Reproduce the listing below without any change.

***** Dataset extract *****

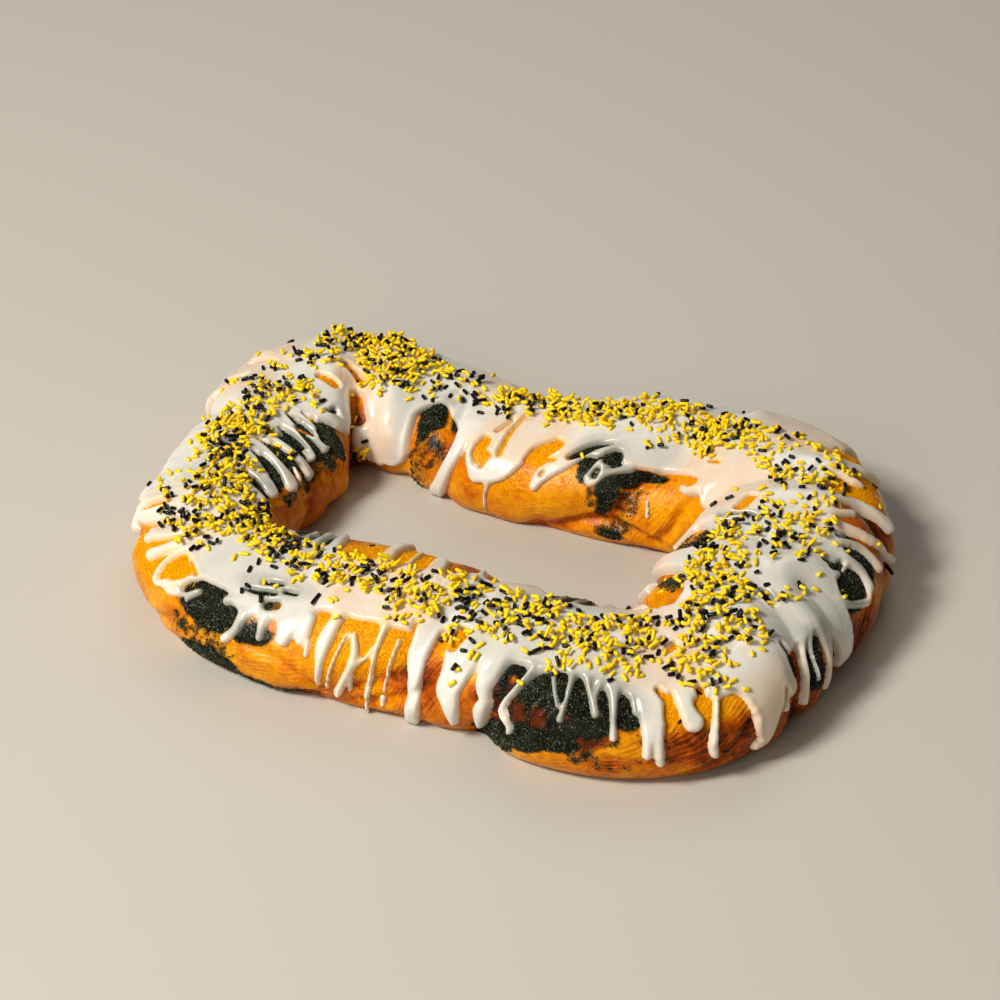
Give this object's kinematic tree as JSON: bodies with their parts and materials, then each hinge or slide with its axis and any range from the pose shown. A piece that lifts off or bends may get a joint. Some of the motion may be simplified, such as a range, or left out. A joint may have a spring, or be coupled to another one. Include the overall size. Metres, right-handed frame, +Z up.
{
  "type": "king cake",
  "caption": "Rectangular ring of twisted sweet dough with poured white icing, runs down both sides and rod sprinkles.",
  "frame": {"origin": "on the surface the cake stands on, under the middle of its bounding box", "axes": "+Z up, +X along the two long legs to the right when seen from the front, +Y from the front leg to the back leg"},
  "size_m": [0.4492, 0.3324, 0.0717],
  "materials": {
    "dough": "baked sweet dough, golden brown, satin glaze",
    "icing": "poured sugar icing, white, slightly see-through, glossy"
  },
  "bodies": {
    "root": {"dough_ring": "dough", "icing": "icing"}
  },
  "joints": []
}
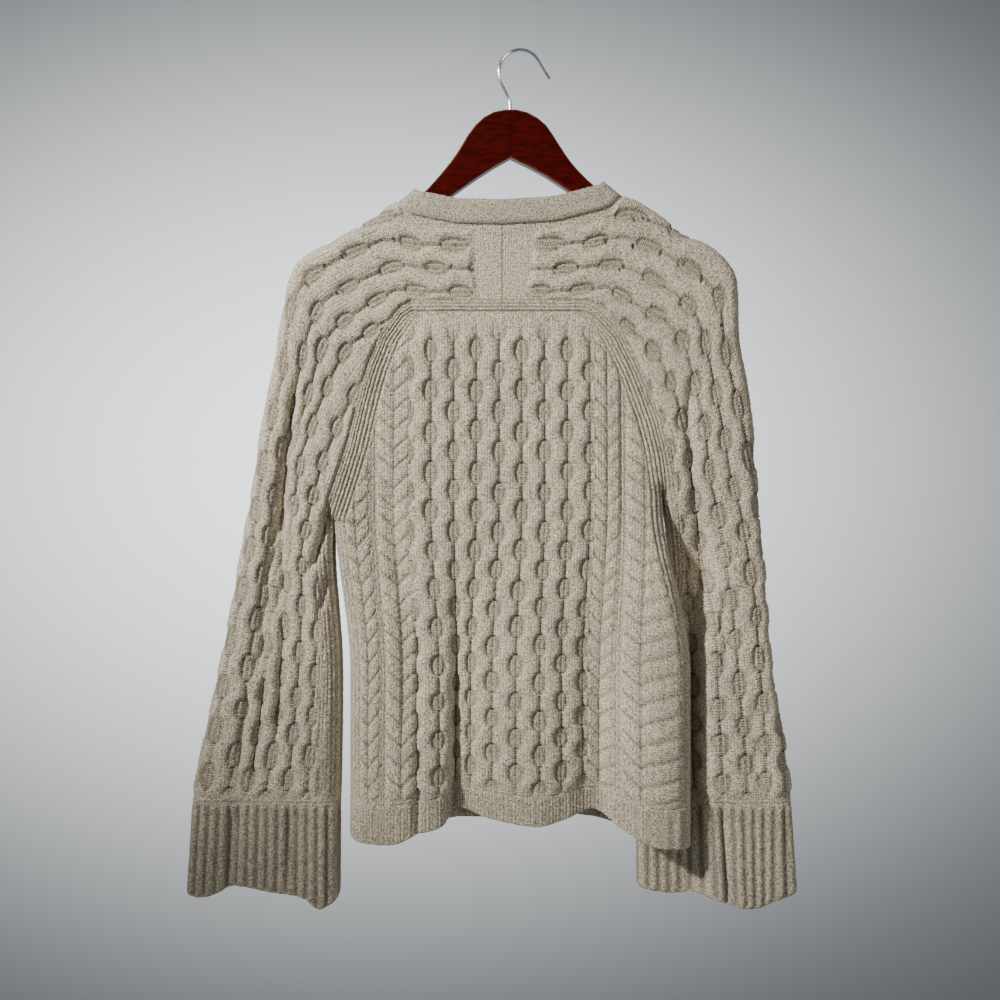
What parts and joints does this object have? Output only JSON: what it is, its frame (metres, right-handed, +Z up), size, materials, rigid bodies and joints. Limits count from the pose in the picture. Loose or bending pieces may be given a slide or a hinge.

*****

Result:
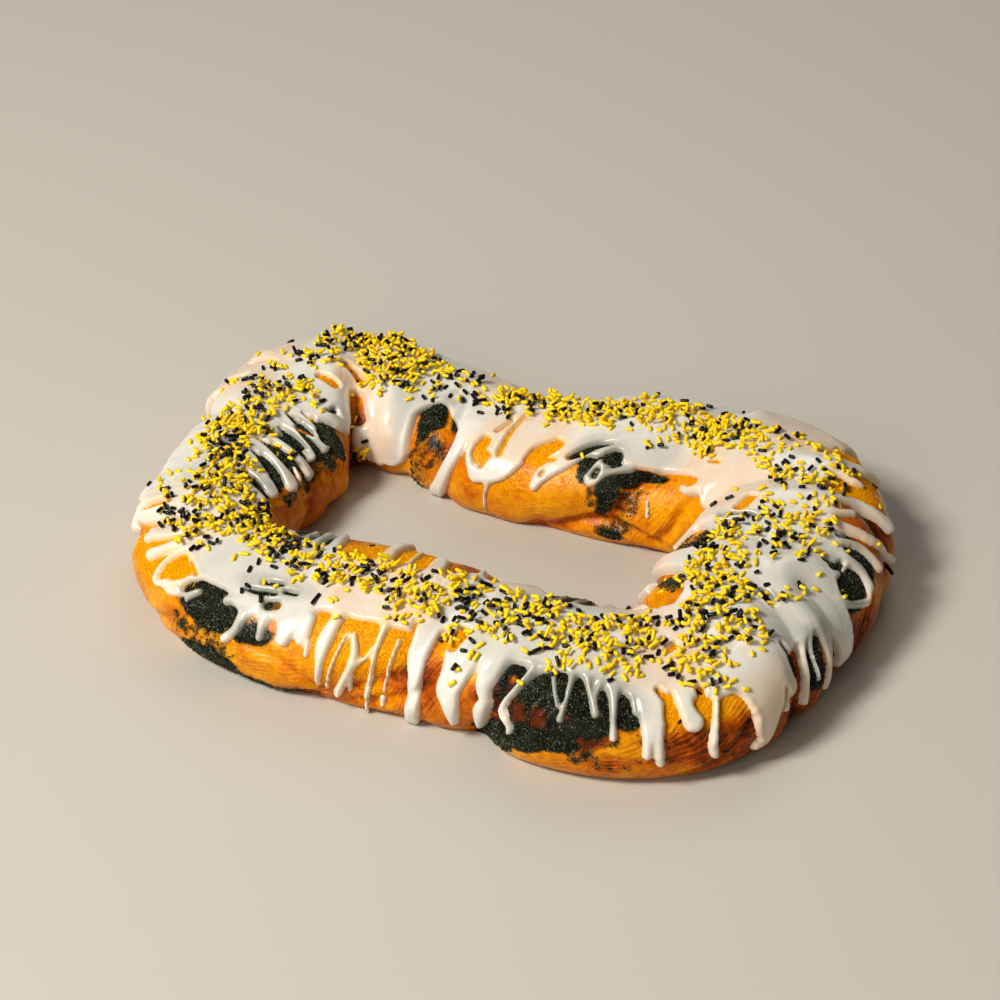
Give this object's kinematic tree as JSON: bodies with their parts and materials, then each hinge or slide with its axis and any range from the pose shown. A piece that lifts off or bends may get a joint. Some of the motion may be simplified, such as a range, or left out. A joint may have a spring, or be coupled to another one. Include the overall size. Metres, right-handed frame, +Z up.
{
  "type": "king cake",
  "caption": "Rectangular ring of twisted sweet dough with poured white icing, runs down both sides and rod sprinkles.",
  "frame": {"origin": "on the surface the cake stands on, under the middle of its bounding box", "axes": "+Z up, +X along the two long legs to the right when seen from the front, +Y from the front leg to the back leg"},
  "size_m": [0.4492, 0.3324, 0.0717],
  "materials": {
    "dough": "baked sweet dough, golden brown, satin glaze",
    "icing": "poured sugar icing, white, slightly see-through, glossy"
  },
  "bodies": {
    "root": {"dough_ring": "dough", "icing": "icing"}
  },
  "joints": []
}
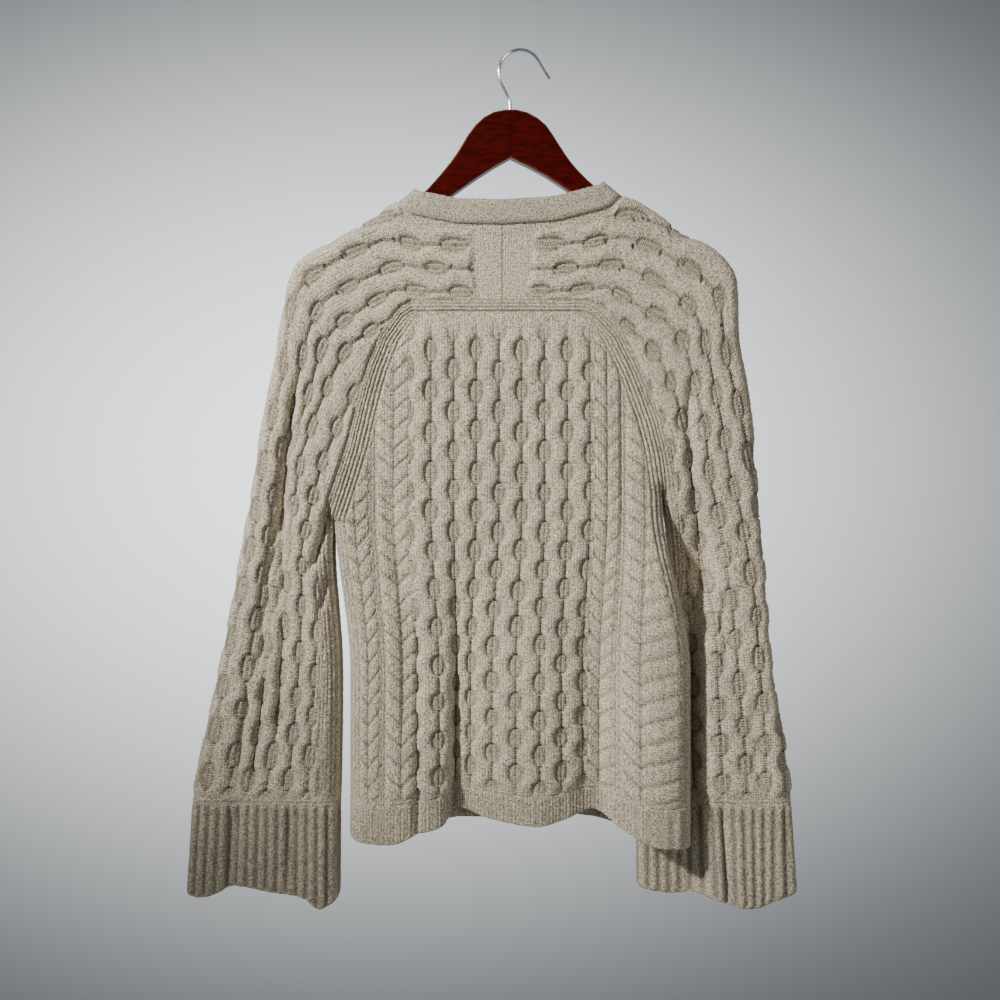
What parts and joints does this object have? Output only JSON: what it is, its frame (metres, right-handed, +Z up), size, materials, rigid bodies and joints. Limits count from the pose in the picture. Loose or bending pieces may be given a slide or a hinge.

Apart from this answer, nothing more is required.